UPC, which is owned by United Insurance Holdings Corp., said it would be canceling 72,000 homeowners policies on Wednesday, with Slide immediately issuing replacement policies with limited changes. Slide CEO and co-founder Bruce Lucas said the remaining policies are due to end in March and April, and would be up for renewal then.

“It’s essentially an identical policy, is the way we’ve structured this,” Lucas said. “It’s the same premium, it’s the same coverages, it’s the same deductibles. We are using the approved UPC forms until your natural renewal date. And then at renewal, you’ll be getting a renewal offer from Slide using our forms and our rates. For the time being, for the ones we’re taking over today, there’s effectively no change.”

Terms of the deal were not immediately disclosed.

The acquisition is similar to one last year, when Slide acquired $400 million in premiums covering between 120,000 and 150,000 policyholders from Orlando’s St. Johns Insurance Co.

Lucas said changes to the state’s insurance laws, passed by the legislature in December, made company leaders confident it was a safe time to expand their presence in Florida. The changes include a $1 billion fund to assist struggling insurers, and restrictions on policyholders’ ability to sue them.

The UPC deal includes the company’s intellectual property, including risk and underwriting data on more than $1 trillion in insured value and years of claims information.
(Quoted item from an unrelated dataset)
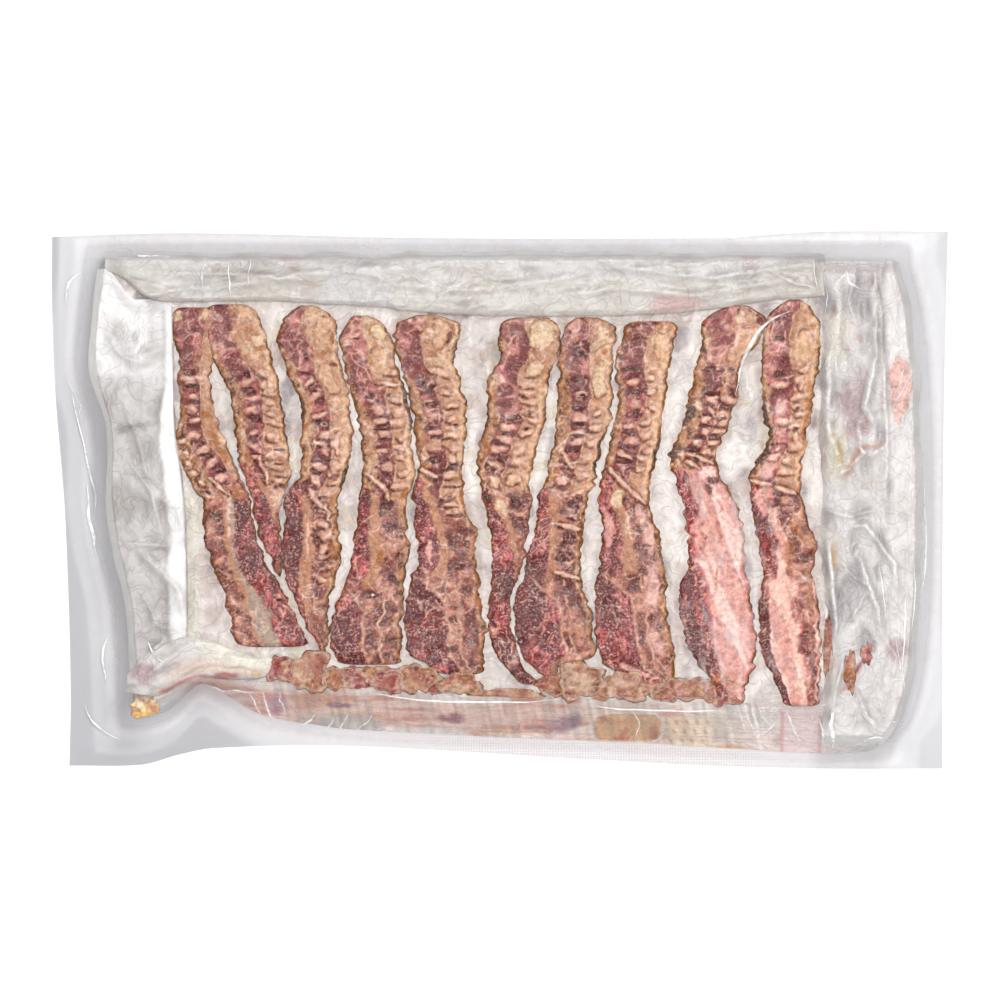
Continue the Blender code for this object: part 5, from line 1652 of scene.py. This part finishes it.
def parchment_material(name):
    """Greasy baking parchment: its own tint, fine wrinkles painted as bright highlight and grey shade lines,
    and bent facets.
    """
    nodes = Nodes(name)
    place = nodes.add("TexCoord", out="Object")
    crinkle = nodes.read("crinkle")

    def wrinkle(scale, twist, width):
        """1 along thin branching lines, 0 beside them."""
        off = nodes.add("Math", nodes.noise(place, scale, 2.0, 0.5, twist), 0.5, operation="SUBTRACT")
        return nodes.remap(nodes.add("Math", off, operation="ABSOLUTE"), 0.0, width, 1.0, 0.0)

    bright, grey = wrinkle(95.0, 0.9, 0.035), wrinkle(120.0, 1.2, 0.04)
    soak = nodes.noise(place, 150.0, 5.0, 0.6)
    light = nodes.remap(soak, 0.3, 0.7, 0.91, 1.07)
    colour = nodes.add("VectorMath", operation="SCALE", in_Vector=nodes.read("tint", "Color"), in_Scale=light)
    # Grey wrinkle lines are painted shade and bright ones painted highlight.
    colour = nodes.blend(nodes.times(nodes.times(grey, 0.2), crinkle), colour, srgb(138, 128, 130))
    colour = nodes.blend(nodes.times(nodes.times(bright, 0.6), crinkle), colour, srgb(250, 248, 245))
    bent = nodes.add("VectorMath", soak, (0.008, 0.008, 0.008), place, operation="MULTIPLY_ADD")
    facets = nodes.add("TexVoronoi", feature="DISTANCE_TO_EDGE", in_Vector=bent, in_Scale=150.0)
    height = nodes.add("Math", bright, nodes.remap(facets, 0.0, 0.3, 0.9, 0.0), operation="ADD")
    height = nodes.times(height, nodes.remap(crinkle, 0.0, 0.7, 0.3, 1.0))
    skin = nodes.add("BsdfPrincipled", in_Base_Color=colour, in_Roughness=0.4, in_Specular_IOR_Level=0.4,
                     in_Normal=nodes.bump(height, 0.6, 0.001))
    return nodes.finish(skin)


def film_material():
    """Clear film: nearly all see-through, faintly grey, glossier at a slant and milky in places."""
    nodes = Nodes("clear_film")
    place = nodes.add("TexCoord", out="Object")
    # The rim attribute greys the film along its cut edge and, as painted shade, over the margins.
    grey = nodes.blend(nodes.read("rim"), (0.984, 0.983, 0.987), (0.8, 0.8, 0.81))
    clear = nodes.add("BsdfTransparent", in_Color=grey)
    ripple = nodes.bump(nodes.noise(place, 260.0, 3.0), 0.35, 0.0008)
    gloss = nodes.add("BsdfGlossy", in_Color=(1.0, 1.0, 1.0), in_Roughness=0.2, in_Normal=ripple)
    slant = nodes.add("Fresnel", in_IOR=1.5)
    shine = nodes.add("MixShader", nodes.times(slant, 0.22), clear, gloss)
    milk = nodes.add("BsdfDiffuse", in_Color=srgb(246, 240, 240))
    uneven = nodes.remap(nodes.noise(place, 90.0, 5.0, 0.6), 0.35, 0.65, 0.5, 1.4)
    dots = nodes.add("TexVoronoi", in_Vector=place, in_Scale=800.0, in_Randomness=0.0)
    dotted = nodes.times(nodes.remap(dots, 0.2, 0.5, 0.0, 0.14), nodes.read("emboss"))
    amount = nodes.add("Math", uneven, nodes.read("haze"), dotted, operation="MULTIPLY_ADD")
    return nodes.finish(nodes.add("MixShader", amount, shine, milk))


def crease_material():
    """A crease in the film: milky and glossy, half see-through."""
    nodes = Nodes("film_crease")
    patchy = nodes.noise(nodes.add("TexCoord", out="Object"), 220.0, 3.0)
    clear = nodes.add("BsdfTransparent", in_Color=(0.96, 0.96, 0.96))
    white = nodes.add("BsdfPrincipled", in_Base_Color=(0.94, 0.94, 0.94), in_Roughness=0.25)
    return nodes.finish(nodes.add("MixShader", nodes.remap(patchy, 0.35, 0.6, 0.25, 0.9), clear, white))


# ---- making the pack -----------------------------------------------------------------------------------

def grid_piece(name, columns, rows, place, material, base):
    """A piece made from a closed grid; without a base, place itself puts down the underside."""
    shape = even_grid(columns, rows)
    close_below(shape)
    return finish_piece(name, shape, place, material, base)


def build_pack():
    """Every piece of the pack, from the stack up to the film, which is drawn down over all the others."""
    bacon = meat_material("cooked_bacon", 1.0 * MM)
    ends = meat_material("cooked_bacon_ends", 1.1 * MM)
    lower = parchment_material("pressed_layers")
    parchment = parchment_material("greasy_parchment")
    film = film_material()
    contents = []

    stack = finish_piece("lower_layers", drum_shape(*STACK_GRID), stack_place, lower)
    sheet = grid_piece("top_sheet", *SHEET_GRID, sheet_place, parchment, SHEET_BASE)
    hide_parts("parchment_sheet")
    contents += [stack, sheet]
    for name, node, size, place, base in (
            ("left_flap", "parchment_flap_left", LEFT_GRID, left_flap_place, FLAP_BASE),
            ("back_flap", "parchment_flap_back", BACK_GRID, back_flap_place, FLAP_BASE),
            ("right_fold", "parchment_fold_right", RIGHT_GRID, right_fold_place, FOLD_BASE),
            ("corner_roll", "parchment_roll_front", ROLL_GRID, roll_place, SLICE_Z)):
        piece = grid_piece(name, *size, place, parchment, base)
        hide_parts(node)
        contents.append(piece)
    fold_top = spread(height_map([bpy.data.objects["right_fold"]]), 1)
    for number, name in enumerate(SLICES):
        piece = grid_piece("bacon_" + name, *SLICE_GRID, slice_place(name, number), bacon, SLICE_Z)
        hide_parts(name)
        contents.append(piece)
    for number, (*shape, base, look) in enumerate(ENDS, 1):
        place = end_place(*shape, base, look, 2.3 * number, fold_top)
        piece = grid_piece(f"bacon_end_{number:02d}", *END_GRID, place, ends, None)
        if number <= NODE_ENDS:
            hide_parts(f"lower_piece_{number:02d}")
        contents.append(piece)
    level = film_level(contents)
    skin = grid_piece("film", *FILM_GRID, film_place(level), film, FILM_BASE)
    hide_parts("vacuum_bag")
    creases = finish_piece("film_creases", creases_shape(), creases_place(level), crease_material())


def studio():
    """A white table in a pale room, with three soft lights overhead, one from the front, and the camera."""
    shape = bmesh.new()
    bmesh.ops.create_grid(shape, x_segments=1, y_segments=1, size=4.0)
    mesh = bpy.data.meshes.new("table")
    shape.to_mesh(mesh)
    shape.free()
    nodes = Nodes("white_table")
    white = (0.93, 0.93, 0.93)
    matt = nodes.add("BsdfPrincipled", in_Base_Color=white, in_Roughness=0.9, in_Specular_IOR_Level=0.0)
    mesh.materials.append(nodes.finish(matt))
    table = bpy.data.objects.new("table", mesh)
    bpy.context.scene.collection.objects.link(table)

    def soft_light(name, place, size, power):
        light = bpy.data.lights.new(name, "AREA")
        light.shape = "DISK"
        light.size = size
        light.energy = power
        lamp = bpy.data.objects.new(name, light)
        lamp.location = place
        away = -lamp.location.normalized()
        lamp.rotation_euler = away.to_track_quat("-Z", "Y").to_euler()
        bpy.context.scene.collection.objects.link(lamp)

    soft_light("key", (0.3, 0.72, 2.3), 0.6, 25.0)
    soft_light("left", (-0.45, 0.0, 2.3), 1.0, 14.0)
    soft_light("right", (0.45, 0.0, 2.3), 1.0, 14.0)
    soft_light("front", (-0.2, -1.5, 1.8), 1.4, 9.0)
    world = bpy.data.worlds.new("white_room")
    world.use_nodes = True
    world.node_tree.nodes["Background"].inputs["Color"].default_value = (1.0, 1.0, 1.0, 1.0)
    world.node_tree.nodes["Background"].inputs["Strength"].default_value = 0.36
    bpy.context.scene.world = world
    bpy.context.scene.view_settings.view_transform = "Standard"

    camera = bpy.data.cameras.new("camera")
    camera.sensor_width = 36.0
    camera.lens = 36.0 * 12.0 / 0.46
    camera.clip_end = 50.0
    eye = bpy.data.objects.new("camera", camera)
    eye.location = (0.0, 0.0, 12.0)
    bpy.context.scene.collection.objects.link(eye)
    bpy.context.scene.camera = eye


build_pack()
studio()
The data is key to Slide’s business model, which uses it to build custom policies.

“It helps us to understand the portfolio on a more granular and accurate level, which helps us to better underwrite the policies and pick policies that are going to have an acceptable profit margin,” Lucas said. “We’ve already incorporated that data, and we’re already using it.”

United has said it plans to withdraw homeowners policies in Florida, Louisiana, Texas and New York after its rating was downgraded from an “A” by financial analysis firm Demotech. Slide’s Demotech rating is currently an “A.” The company attributed some $36.5 million in losses to tropical storms, including Hurricane Ian, during the quarter ending in September, according to U.S. Securities and Exchange Commission filings.

Lucas said Slide “probably posted a break-even, or a small loss, or a small gain,” during the quarter in which Ian hit, given its smaller policy load. And it’s still flush with cash. In late 2021, the company closed a Series A funding round of $105 million, followed by an oversubscribed follow-on round of $30 million.

“We don’t really need to raise any money, not even to support this transaction,” he said. “We are in discussions with several private equity firms about a much larger transaction and partnership. But until something is done, that’s talk.”

Slide now has more than 100 employees, and Lucas said the company may add another 50 or so after this deal, potentially including some from United who may find themselves out of work.

“We are working with UPC to identify dislocated employees so that we can give them a new home at Slide,” he said. “So it’s good for our local economy, for sure.”